I also felt there was too much held back from the heroine that could have helped her in her quest. Being mysterious is one thing but after awhile of no answers, I became annoyed and wanted to shout, “Just spit it out already!” For example:
Adrian busts very mirror they come in contact with but won’t tell Ivy why. Not until a demon comes through a mirror she has on her locket. If he had told her his reasons, she would have never opened the locket. And this is just one of many times his silence puts her life in danger.
There was no real reason for this other than another obvious plot device to clue readers into the angst that Adrian is suffering by being around Ivy. She receives this treatment from quite a few characters who are supposedly trying to help her.
Regardless of my qualms, I did enjoy Ivy and Adrian to some extent-more so as individuals then together.
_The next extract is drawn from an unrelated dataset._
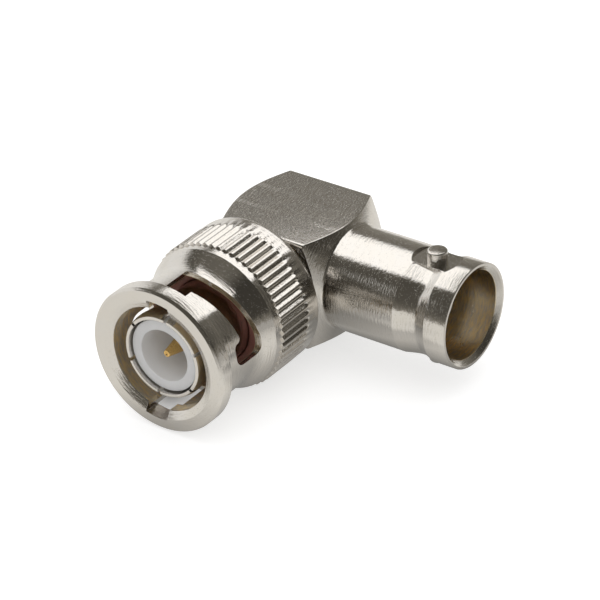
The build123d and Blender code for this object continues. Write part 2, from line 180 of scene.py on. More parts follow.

I found Ivy strong, courageous, and snarky with just enough fear and self preservation to be realistic. Adrian was a little harder to get to know but I liked how Frost presents him and even though he isn’t altogether forthcoming, he does seem to have Ivy’s best interests at heart. Chemistry wise, I didn’t feel much between them. It all happened so fast, attraction then love. I didn’t see where or why the emotions between them deepened. We are told they are drawn to one another, a sort of soul mate issue, which unfortunately is not a favorite trope of mine. When this trope is used, it often glosses over the normal moments that shows readers the romance being built.
Frost takes some liberties in creating a cast of secondary characters to shock and awe. It’s here the religious mythology is alluded to and I enjoyed the twists she incorporated. Angels and demons fighting the never ending war for supremacy. I liked the explanations behind Adrian’s and Ivy’s parentage and the prophecy surrounding them. Deception and betrayal marks both the perceived good guys and bad guys, once again reminding us that the difference between good and evil is merely separated by minute degrees. We meet various characters who are instrumental in the coming war and of course, no one quite tells the truth. Manipulation and free will are important features that the book addresses through out.
Frost has told readers this will be a trilogy so there is a small cliffhanger at the end even though the initial conflict is resolved. While I wasn’t blown away by this first installment, my attention was piqued enough to consider reading book two-title and release date to be announced. A word of warning to all Frost’s adult PNR fans though…this is NOT Cat & Bones in a younger setting. If you are looking or hoping this will be similar to that series, you will be disappointed.